22 May 1915; Saturday

At work as usual. Finished about 2 o’clock. Called for papers in the afternoon. Walked round Grindon with Charlie and Willie Whittaker at night. Fine night. Played the piano a bit.

Terrible Railway Accident at Gretna Green1. Troop train, goods train and express all smashed up and an appalling death roll. Daily Mail2 burned at Stock Exchange.

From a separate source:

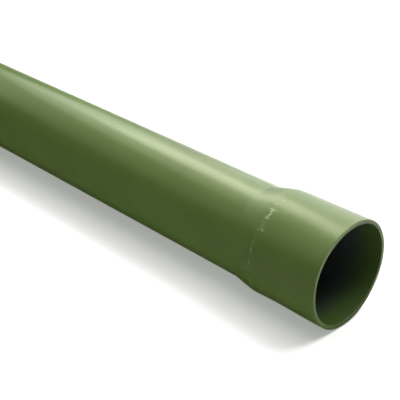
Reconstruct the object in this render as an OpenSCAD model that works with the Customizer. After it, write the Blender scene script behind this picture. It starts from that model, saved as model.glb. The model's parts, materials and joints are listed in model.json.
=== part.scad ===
// Belled rigid PVC electrical conduit.
// One length of extruded pipe, plain at one end and formed into a socket at the other.
// The axis lies along X. The socket's mouth is at the origin and opens towards +X,
// and the pipe runs back from it along -X. Millimetres throughout.

/* [Pipe] */
// Overall length, from the plain end to the socket's mouth
overall_length = 3000; // [1000:10:6000]
// Outside diameter of the pipe
outside_d = 60.3; // [40:0.1:90]
// Wall thickness of the pipe
wall = 2.5; // [1.5:0.1:5]

/* [Socket] */
// Depth of the socket, from its mouth to the corner where the shoulder begins
socket_depth = 51; // [30:0.5:90]
// Gap on the radius between the socket and the plain end that it receives
socket_clearance = 0.5; // [0.1:0.05:0.5]
// Wall thickness of the socket, which forming leaves a little thinner than the pipe's
socket_wall = 2.45; // [1.5:0.05:5]
// Length along the axis over which the socket narrows down to the pipe
shoulder_length = 14; // [9:0.5:30]
// Radius of the bends where the shoulder meets the socket and the pipe
bend_r = 24; // [10:1:30]

/* [Edges] */
// Edge break round the outside of the socket's mouth
mouth_outer_break = 0.4; // [0.1:0.1:1]
// Edge break round the inside of the socket's mouth
mouth_inner_break = 0.4; // [0.1:0.1:0.5]
// Edge break on both edges of the plain end
plain_break = 0.5; // [0.1:0.1:0.7]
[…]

  1. “Terrible Railway Accident at Gretna Green”: the Quintinshill rail disaster remains the worst ever UK rail accident – 246 injured, est. 230 killed (uncertain because regimental records being carried in the train were destroyed in fire caused by gas lighting in wooden carriages); troop train (carrying men bound for the Dardanelles) hit local passenger train (wrongly shunted onto main line), was then hit by express train; fire ignited two nearby goods trains. Two signalmen were convicted of culpable homicide (broadly equivalent to the English offence of manslaughter; the trial took place in Scotland). 

  2. The Daily Mail was burned (and its circulation fell by a quarter of a million) because of its personal attack on Field-­Marshal Lord Kitchener, who was still immensely popular with the public as Secretary of State for War. The proprietor, Lord Northcliffe, was running a campaign against the Government’s conduct of the War, mainly based on a shortage of shells to which the Generals in France claimed their lack of success was due. 

21 May 1915; Friday

At work as usual. Very busy all day. Frank back to work. Played the piano a bit. Submarine AE.2 1 lost about this time in the Dardanelles. Daily Mail attack on Kitchener2.

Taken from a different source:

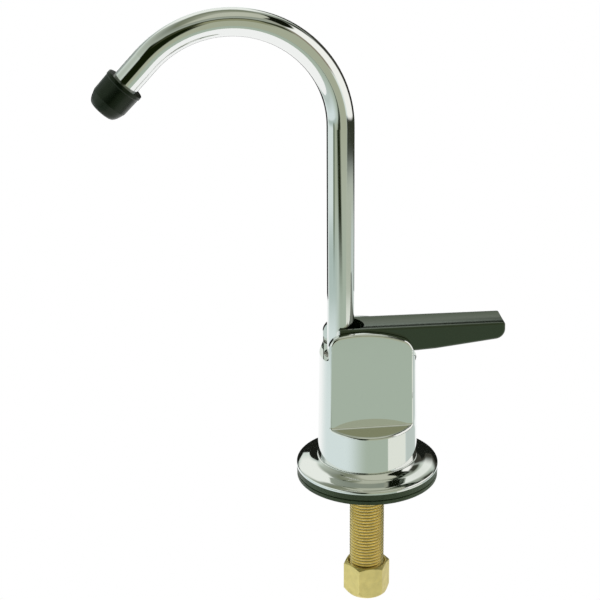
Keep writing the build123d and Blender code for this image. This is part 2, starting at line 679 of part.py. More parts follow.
# Side view of the lever, from the fork's tips round the finger end to the hub
def lever_side_view():
    tip_x = SPOUT_X - LEVER_TIP_AHEAD
    hub_z = PIVOT_Z - HUB_R
    end_z = PIVOT_Z + LEVER_TOP_H_END
    belly_x = LEVER_HEEL_X + LEVER_BELLY_RUN
    corners = [
        (tip_x, PIVOT_Z + LEVER_TOP_H_TIP),
        (LEVER_END_X, end_z),
        (LEVER_END_X + LEVER_END_LEAN, end_z - LEVER_END_DEPTH),
        (belly_x, hub_z + LEVER_BELLY_H),
        (LEVER_HEEL_X, hub_z),
        (SPOUT_X, hub_z),
        (SPOUT_X, PIVOT_Z),
        (tip_x, PIVOT_Z),
    ]
    face = make_face(Plane.XZ * Polyline(*corners, close=True))
    low_end = face.vertices().sort_by(Axis.X)[-1]
    face = fillet(low_end, LEVER_END_CORNER_R)
    hub = Plane.XZ * Pos(SPOUT_X, PIVOT_Z) * Circle(HUB_R)
    return extrude(face + hub, LEVER_HALF_AT_PIVOT + OVERRUN, both=True)


# Plan view of the lever, narrowing a little towards the finger end
def lever_plan_view():
    back_x = SPOUT_X - HUB_R - OVERRUN
    front_x = LEVER_END_X + LEVER_END_LEAN + OVERRUN
    corners = [
        (back_x, -LEVER_HALF_AT_PIVOT),
        (front_x, -LEVER_HALF_AT_END),
        (front_x, LEVER_HALF_AT_END),
        (back_x, LEVER_HALF_AT_PIVOT),
    ]
    face = make_face(Polyline(*corners, close=True))
    low = PIVOT_Z - HUB_R - OVERRUN
    high = PIVOT_Z + LEVER_TOP_H_TIP + OVERRUN
    return Pos(0, 0, low) * extrude(face, high - low)


# The shallow channel along the lever's top, which runs out at the finger end
def finger_channel():
    start = (SPOUT_X - LEVER_TIP_AHEAD, PIVOT_Z + LEVER_TOP_H_TIP)
    end = (LEVER_END_X, PIVOT_Z + LEVER_TOP_H_END)
    along = Plane.XZ * Line(start, end)
    axis = Plane(origin=along @ 0, x_dir=(0, 1, 0), z_dir=along % 0)
    lift = axis.y_dir * math.copysign(LEVER_DISH_R - LEVER_DISH_DEPTH, axis.y_dir.Z)
    section = Plane(origin=axis.origin + lift - axis.z_dir * OVERRUN, z_dir=axis.z_dir) * Circle(LEVER_DISH_R)
    return extrude(section, along.length + OVERRUN * 2)


# The moulded lever: fork arms with trunnions, a pocket with the cam rib that
# pushes the stem, and a cored underside with cross ribs
def lever():
    solid = lever_side_view() & lever_plan_view()
    long_edges = [
        e for e in solid.edges().filter_by(GeomType.LINE)
        if e.length > LEVER_END_X and e.center().Z > PIVOT_Z
    ]
    solid = fillet(long_edges, LEVER_TOP_EDGE_R)
    low_edges = [
        e for e in solid.edges()
        if abs(e.center().Y) > FORK_HALF_GAP and e.center().X > LEVER_HEEL_X and e.center().Z < PIVOT_Z
    ]
    solid = fillet(low_edges, LEVER_LOW_EDGE_R)

    solid -= finger_channel()
    low = PIVOT_Z - HUB_R - OVERRUN
    high = PIVOT_Z + LEVER_TOP_H_TIP + OVERRUN
    round_x = SPOUT_X + FORK_APEX_BEHIND - FORK_HALF_GAP
    fork_y = (-FORK_HALF_GAP, FORK_HALF_GAP)
    solid -= post(FORK_HALF_GAP, low, high, round_x)
    solid -= block((SPOUT_X - HUB_R - OVERRUN, round_x), fork_y, (low, high))

    ceiling = PIVOT_Z + CAM_POCKET_ABOVE_PIVOT
    pocket_x = (VALVE_X - CAM_POCKET_BEHIND, VALVE_X + CAM_POCKET_AHEAD)
    solid -= block(pocket_x, (-CAM_POCKET_HALF_Y, CAM_POCKET_HALF_Y), (low, ceiling))
    cam = Rot(90, 0, 0) * Cylinder(CAM_R, CAM_POCKET_HALF_Y * 2)
    solid += Pos(VALVE_X, 0, PIVOT_Z) * cam

    for side in (1, -1):
        pin = post(TRUNNION_R, 0, TRUNNION_OUT + STATIC_GAP)
        place = Pos(SPOUT_X, side * (LEVER_HALF_AT_PIVOT - STATIC_GAP), PIVOT_Z)
        solid += place * Rot(-side * 90, 0, 0) * pin

    roof_drop = (LEVER_TOP_H_TIP - LEVER_TOP_H_END) / LEVER_LENGTH
    half_y = LEVER_HALF_AT_END - CORE_WALL
    for cell in range(CORE_CELLS):
        start = LEVER_HEEL_X + CORE_START + cell * (CORE_CELL_LENGTH + CORE_RIB)
        stop = start + CORE_CELL_LENGTH
        roof = PIVOT_Z + LEVER_TOP_H_TIP - CORE_ROOF - roof_drop * (stop - SPOUT_X)
        solid -= block((start, stop), (-half_y, half_y), (low, roof))
    return solid


pieces = {
    "body": body(),
    "escutcheon": escutcheon(),
    "base_gasket": base_gasket(),
    "shank": shank(),
    "shank_o_ring": shank_o_ring(),
    "compression_nut": compression_nut(),
    "compression_ferrule": compression_ferrule(),
    "spout_tube": spout_tube(),
    "spout_tip": spout_tip(),
    "spout_journal": spout_journal(),
    "spout_o_ring_lower": spout_o_ring(0),
    "spout_o_ring_upper": spout_o_ring(1),
    "spout_bushing": spout_bushing(),
    "spout_retaining_ring": spout_retaining_ring(),
    "valve_bonnet": valve_bonnet(),
    "bonnet_o_ring_lower": bonnet_o_ring(0),
    "bonnet_o_ring_upper": bonnet_o_ring(1),
    "stem_o_ring": stem_o_ring(),
    "valve_stem": valve_stem(),
    "stem_cap": stem_cap(),
    "valve_washer": valve_washer(),
    "washer_cup": washer_cup(),
    "washer_screw": washer_screw(),
    "return_spring": return_spring(),
    "lever": lever(),
}

os.makedirs("parts", exist_ok=True)
for name, piece in pieces.items():
    piece.label = name
    export_step(piece, f"parts/{name}.step")
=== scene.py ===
import math

import bmesh
import bpy
from mathutils import Matrix, Vector


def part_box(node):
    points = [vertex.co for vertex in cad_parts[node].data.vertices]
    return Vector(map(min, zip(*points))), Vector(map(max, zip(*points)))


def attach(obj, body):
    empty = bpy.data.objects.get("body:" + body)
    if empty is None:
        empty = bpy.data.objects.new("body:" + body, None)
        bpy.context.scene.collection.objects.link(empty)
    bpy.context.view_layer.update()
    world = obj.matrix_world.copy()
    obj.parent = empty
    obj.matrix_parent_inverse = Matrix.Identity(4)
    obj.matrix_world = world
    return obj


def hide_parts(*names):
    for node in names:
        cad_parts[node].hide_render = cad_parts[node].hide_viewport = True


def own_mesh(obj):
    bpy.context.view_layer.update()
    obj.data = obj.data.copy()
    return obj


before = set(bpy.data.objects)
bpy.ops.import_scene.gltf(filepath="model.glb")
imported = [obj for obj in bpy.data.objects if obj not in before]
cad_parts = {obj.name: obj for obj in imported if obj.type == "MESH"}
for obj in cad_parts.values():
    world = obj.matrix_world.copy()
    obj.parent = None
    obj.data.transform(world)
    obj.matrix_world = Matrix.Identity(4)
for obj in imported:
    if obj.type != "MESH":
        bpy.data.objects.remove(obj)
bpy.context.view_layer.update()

bl_info = {
    "name": "Drinking Water Tap",
    "version": (1, 0, 0),
    "blender": (4, 5, 0),
    "location": "3D View > Sidebar > Tap",
    "description": "Finishes and threads the drinking water tap, and sets its studio",
    "category": "Object",
}

MM = 0.001
INCH = 25.4 * MM

# Points nearer than this are merged, and the thread's, whose turns meet less closely
WELD = 0.001 * MM
THREAD_WELD = 0.002 * MM

# Edges that turn less than this are shaded as one smooth surface
SMOOTH_ANGLE = math.radians(25)

# The nodes that share a finish
CHROMED = ("body", "spout_tube")
RUBBER_RINGS = (
    "shank_o_ring",
    "spout_o_ring_lower",
    "spout_o_ring_upper",
    "bonnet_o_ring_lower",
    "bonnet_o_ring_upper",
    "stem_o_ring",
    "valve_washer",
)
TURNED_BRASS = (
    "compression_ferrule",
    "spout_journal",
    "valve_bonnet",
    "valve_stem",
    "washer_cup",
    "washer_screw",
)
ACETAL = ("spout_bushing", "stem_cap")

# The camera: where it looks, from how far, at which angles and through which lens
AIM = Vector((-20.94, 2.61, 59.95)) * MM
CAMERA_DISTANCE = 600.0 * MM
CAMERA_ELEVATION = math.radians(22.434)
CAMERA_AZIMUTH = math.radians(-7.106)
CAMERA_ROLL = math.radians(-0.484)
LENS_MM = 116.24
SENSOR_MM = 36.0
CAMERA_NEAR = 10 * MM
CAMERA_FAR = 20.0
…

  1. The AE2 was an Australian Navy vessel; she sailed to Australia from Vickers Armstrong on delivery in 1914, then the longest voyage by a submarine, but was then towed back to the Mediterranean. She operated for five days in the Dardanelles before surfacing due to mechanical trouble, was damaged by a Turkish torpedo boat and was scuttled, all her crew being captured; the only Australian Navy vessel lost due to enemy action in WW1. 

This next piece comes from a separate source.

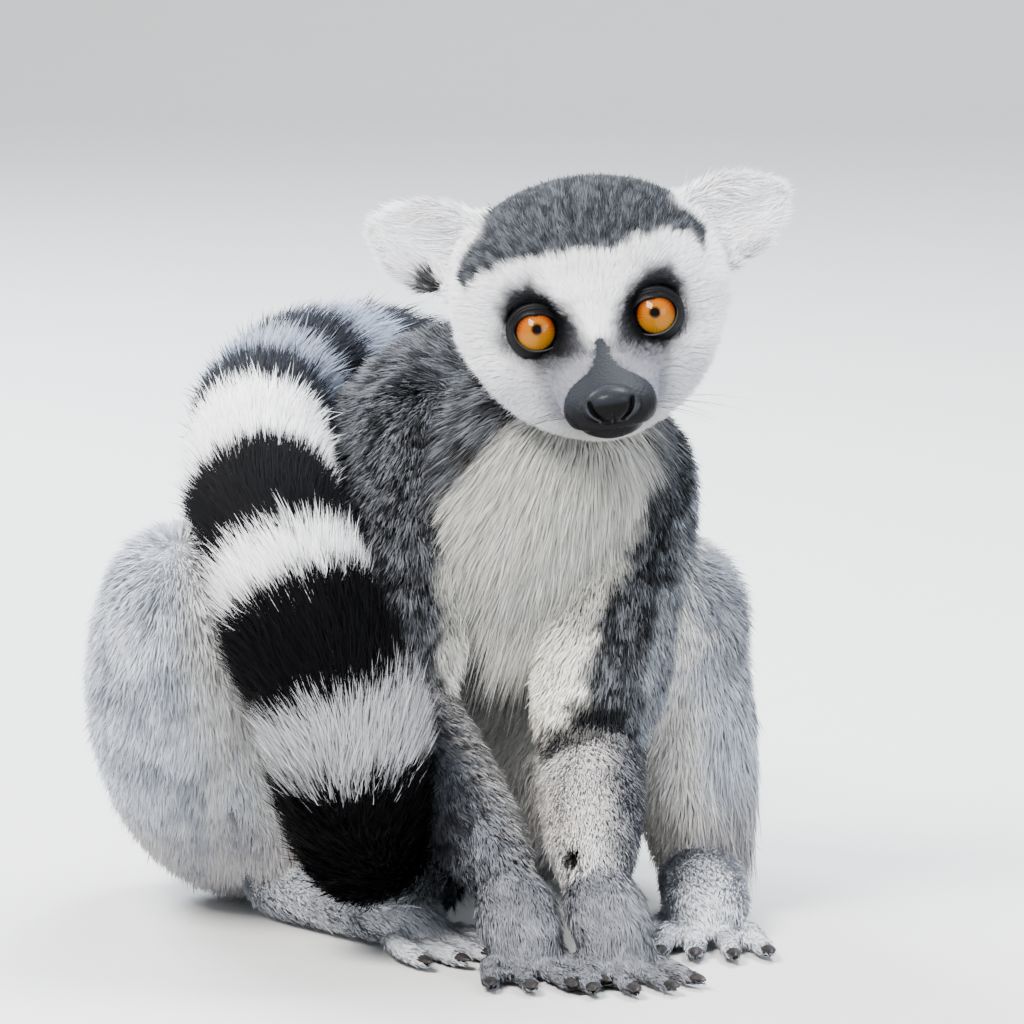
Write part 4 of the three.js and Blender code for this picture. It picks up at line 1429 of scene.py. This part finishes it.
class LEMUR_OT_coat(bpy.types.Operator):
    """The coat: tufts of hair over the whole skin, laid along it and painted with the skin's markings."""

    bl_idname = "lemur.coat"
    bl_label = "Coat"

    def execute(self, context):
        shape = context.scene.lemur_shape
        skin = Skin(made_piece("skin"))
        skin.length = skin.length * shape.hair
        fur = painted("fur", 0.7, 0.0016, 0.0, variation=0.10, specular=0.06)
        for k, (name, slot, where, count, look) in enumerate(coat_plan(skin)):
            weight = where[skin.triangles].mean(axis=1)
            piece = grow(name, skin, weight, int(count * shape.fullness), look, shape.seed * 100 + k)
            finish_piece(piece, slot, fur)
        return {"FINISHED"}


LAMP_AIM = (0.03, -0.03, 0.12)
CAMERA_AIM = np.array([0.047, -0.112, 0.1329])
# Each lamp's name, place and size in metres, strength and colour.
LAMPS = (
    ("key", (-0.9, -1.5, 1.9), 0.9, 195, (1.0, 0.97, 0.93)),
    ("fill", (1.6, -1.5, 0.7), 1.2, 36, (0.9, 0.95, 1.0)),
    ("rim", (-0.9, 1.3, 1.2), 0.8, 95, (0.88, 0.94, 1.0)),
    ("top", (0.5, 0.4, 1.8), 0.8, 75, (0.94, 0.97, 1.0)),
)
FLOOR_STRAIGHT, FLOOR_BEND = 2500, 900  # millimetres: where the floor starts to rise, and its bend's size


def look_at(made, place, aim):
    """Puts a lamp or camera in its place and turns it to its aim."""
    made.location = place
    made.rotation_euler = (Vector(aim) - Vector(place)).to_track_quat("-Z", "Y").to_euler()


class LEMUR_OT_stage(bpy.types.Operator):
    """The pale floor, the soft lamps and the camera."""

    bl_idname = "lemur.stage"
    bl_label = "Stage"

    def execute(self, context):
        stage = context.scene.lemur_stage
        u, v = np.meshgrid(np.linspace(-6000, 6000, 49), np.linspace(-4000, 7000, 45), indexing="ij")
        bend = np.maximum(0, v - FLOOR_STRAIGHT)
        rise = FLOOR_BEND * (np.sqrt(1 + (bend / FLOOR_BEND) ** 2) - 1)
        grid = np.stack([u, np.minimum(v, FLOOR_STRAIGHT) + bend * 0.75, rise], axis=-1)
        floor = new_object("floor", grid.reshape(-1, 3), grid_faces(*u.shape, closed=False))
        count = len(floor.data.vertices)
        set_colours(floor, "paint", np.tile(context.scene.lemur_colours.floor, (count, 1)))
        floor.data.materials.append(painted("floor", 0.85, 0.02, 0.03, variation=0.02))
        world = bpy.data.worlds.new("soft light")
        world.use_nodes = True
        sky = world.node_tree.nodes["Background"].inputs
        sky["Color"].default_value = (0.86, 0.92, 1.0, 1)
        sky["Strength"].default_value = 0.95 * stage.light
        context.scene.world = world
        for name, place, size, energy, colour in LAMPS:
            data = bpy.data.lights.new(name, "AREA")
            data.shape, data.size, data.energy, data.color = "SQUARE", size, energy * stage.light, colour
            look_at(show(name, data), place, LAMP_AIM)
        data = bpy.data.cameras.new("camera")
        data.lens = stage.lens
        data.sensor_width = 36
        data.clip_end = 30
        camera = show("camera", data)
        back = np.array([0, -math.cos(stage.elevation), math.sin(stage.elevation)])
        look_at(camera, tuple(CAMERA_AIM + back * stage.distance), tuple(CAMERA_AIM))
        context.scene.camera = camera
        return {"FINISHED"}


OPERATORS = (LEMUR_OT_stage, LEMUR_OT_skin, LEMUR_OT_eyes, LEMUR_OT_lids, LEMUR_OT_nose, LEMUR_OT_nails,
             LEMUR_OT_whiskers, LEMUR_OT_coat)


class LEMUR_PT_panel(bpy.types.Panel):
    """Lists the settings and the pieces."""

    bl_idname = "LEMUR_PT_panel"
    bl_label = "Lemur"
    bl_space_type = "VIEW_3D"
    bl_region_type = "UI"
    bl_category = "Lemur"

    def draw(self, context):
        for group in (context.scene.lemur_shape, context.scene.lemur_colours, context.scene.lemur_stage):
            box = self.layout.box()
            for key in group.__annotations__:
                box.prop(group, key)
        for operator in OPERATORS:
            self.layout.operator(operator.bl_idname)


CLASSES = (LemurShape, LemurColours, LemurStage) + OPERATORS + (LEMUR_PT_panel,)


def register():
    """Adds the classes and the settings."""
    for cls in CLASSES:
        bpy.utils.register_class(cls)
    bpy.types.Scene.lemur_shape = PointerProperty(type=LemurShape)
    bpy.types.Scene.lemur_colours = PointerProperty(type=LemurColours)
    bpy.types.Scene.lemur_stage = PointerProperty(type=LemurStage)


def unregister():
    """Takes the settings and the classes away again."""
    del bpy.types.Scene.lemur_stage
    del bpy.types.Scene.lemur_colours
    del bpy.types.Scene.lemur_shape
    for cls in reversed(CLASSES):
        bpy.utils.unregister_class(cls)


def main():
    """Builds every piece in order."""
    register()
    for operator in OPERATORS:
        group, name = operator.bl_idname.split(".")
        getattr(getattr(bpy.ops, group), name)()


if __name__ == "__main__":
    main()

  2. The Daily Mail famously attacked Kitchener, blaming him for a shortage of shells during the shell crisis of 1915

20 May 1915; Thursday

At work as usual. Very busy all day. Worked until about 7.40 at night. Charlie met me and we walked round the town. Met Dora’s Charlie and talked to him. Played a bit. Saw Wearside Artillery marched into the town. Saw some cavalry too. The King visited Newcastle1.


  1. Newcastle-upon-Tyne, some 15 miles north-west of Sunderland and about 10 miles inland, on the north bank of the river Tyne. 

15 May 1915; Saturday

At work as usual. Finished pretty soon. Went down the town and bought some postcards of battleships. Went out with Willie Whittaker at night. He called for me. Walked up by Offerton and back by Durham Road. Went into town last thing with Joe. Some oddment† at Youlls’† and the Special Constables called out.

13 May 1915; Thursday

At work as usual. A lot of Roots† now to Lusitania. Finished in decent time. Got work pulled up a bit. Received news of the loss of the “Goliath”1 in the Dardanelles, sunk by Turkish torpedo boats. Heavy loss of life, probably 800 men.


  1. Goliath”: pre-dreadnought battleship, 13,150 tons, built in Chatham 1898, torpedoed as stated above in Morto Bay, near Cape Helles, 13 May 1915, with loss of 570 out of crew of 700.